Brideoake’s work previously focused on Lady Eleanor Butler and Miss Sarah Ponsonby, better known as the Ladies of Llangollen. In the late 18th century, these two Irish women scandalized their upper-class families when they eloped and set up house together outside the Welsh town of Llangollen. But over the course of the ensuing half-century, their home became a meeting spot for many of the era’s most celebrated writers, including authors Hester Thrale Piozzi, Walter Scott, poet William Wordsworth. The two women became both celebrated and notoriouscultural figures in the process.

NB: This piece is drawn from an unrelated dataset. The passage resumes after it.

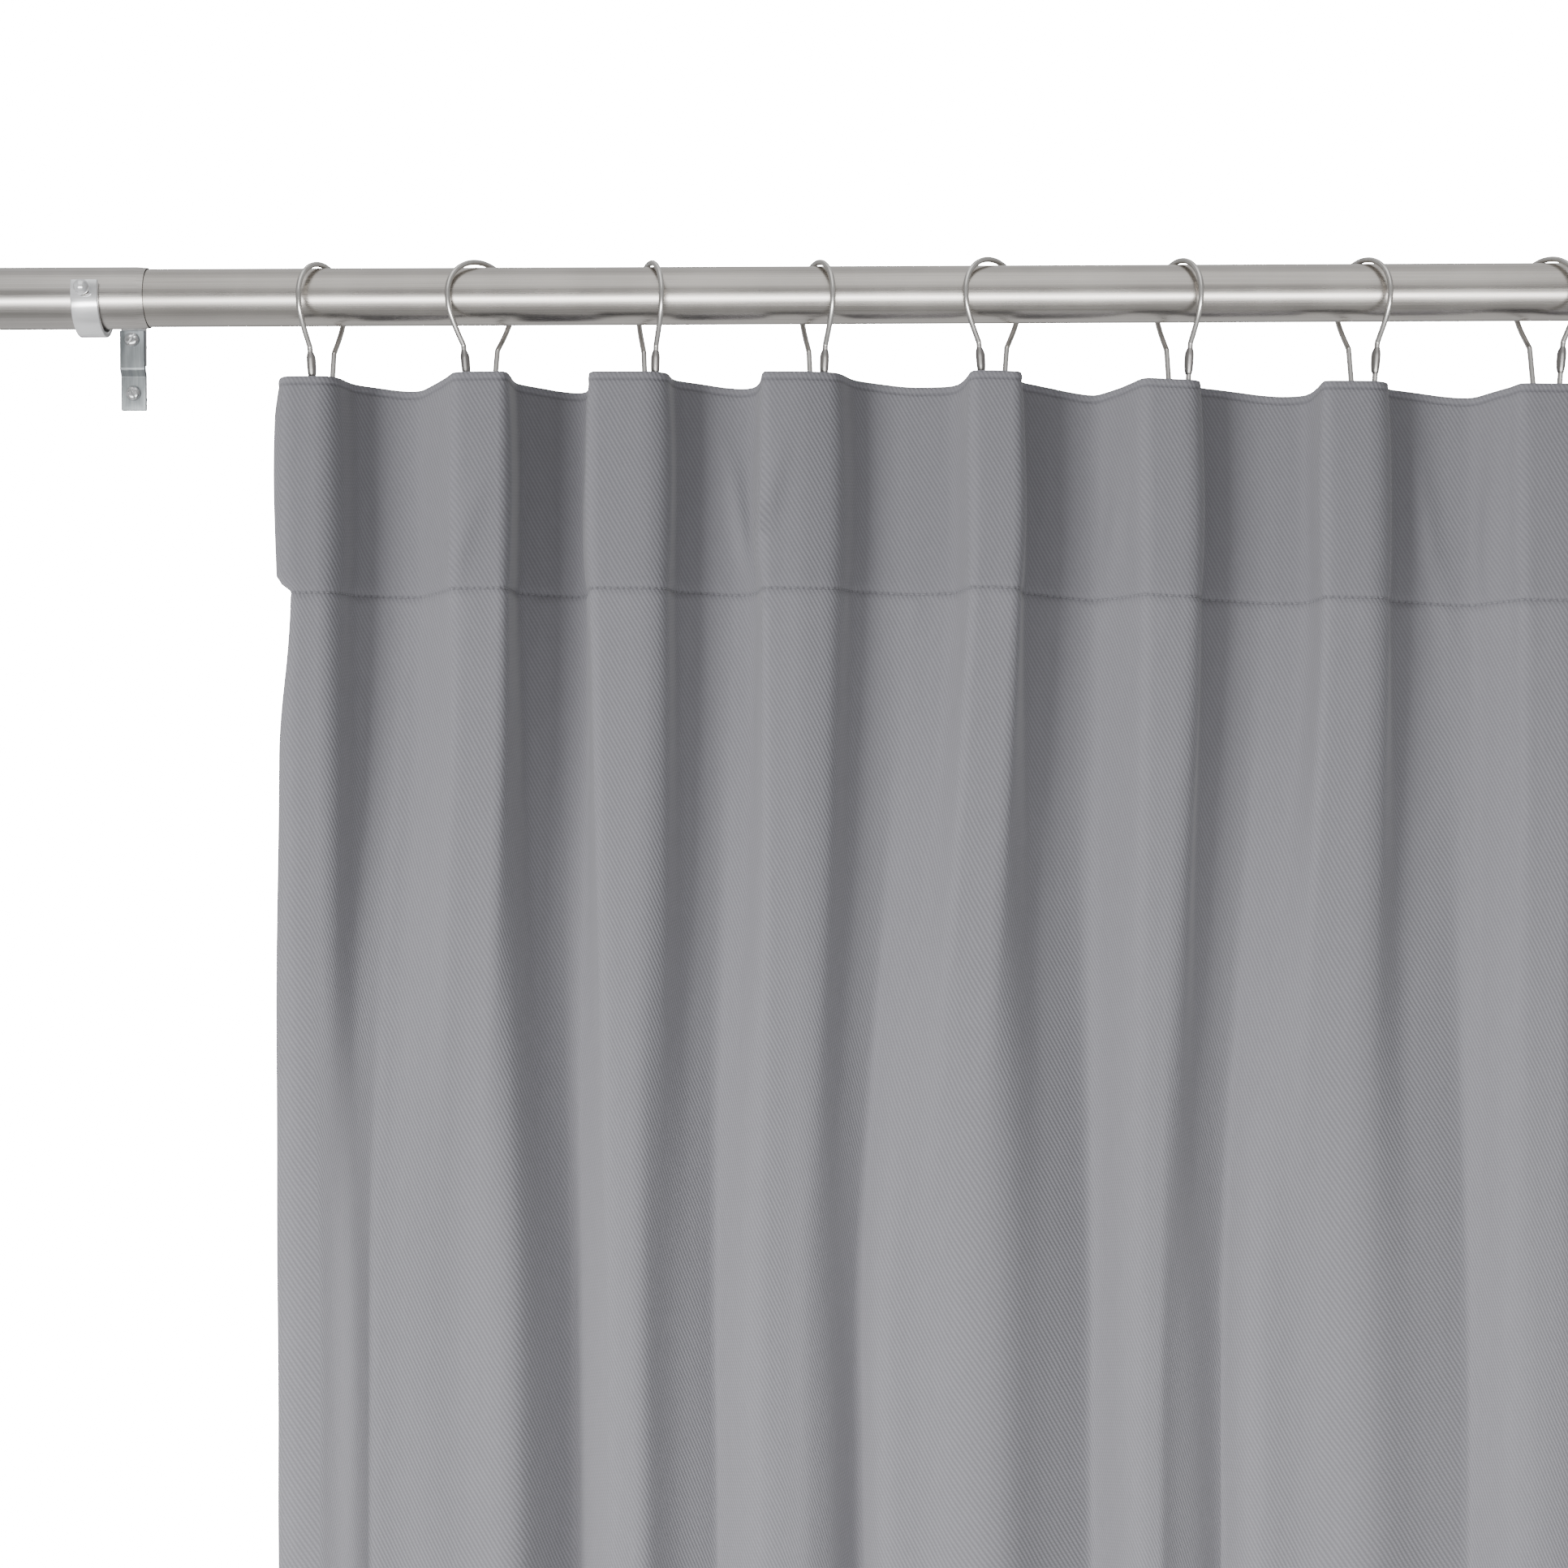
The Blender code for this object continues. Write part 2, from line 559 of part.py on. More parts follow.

Brideoake has compiled her work on Butler and Ponsonby into The Ladies of Llangollen: A Queer Romantic History. The manuscript offers a fresh perspective on the two women and their lasting contribution to literary and social culture. “Previous work on [the Ladies] struck me as being based on reductive and not particularly interesting questions that essentially came down to ‘did they or didn’t they do it,’” Brideoake explains. “One of the things I was most interested in [was] how the two women managed their public image in order to deflect explicit charges that their relationship was sexual, while also capitalizing on the fascinated frission that surrounded them. In so doing, they fashioned themselves as a kind of a scrim or a cipher upon which all sorts of often quite contradictory kinds of meanings were being projected.”
Brideoake joined the Department of Literature’s faculty this fall after completing a two-year research position at University of Melbourne, Australia. “I feel incredibly fortunate to be at a school that strikes a balance between emphasizing research and having faculty members who take themselves seriously as teachers,” she says. This spring, she is scheduled to teach a section of Interpreting Literature, as well as a graduate seminar entitled Milton, Gender, and Reason.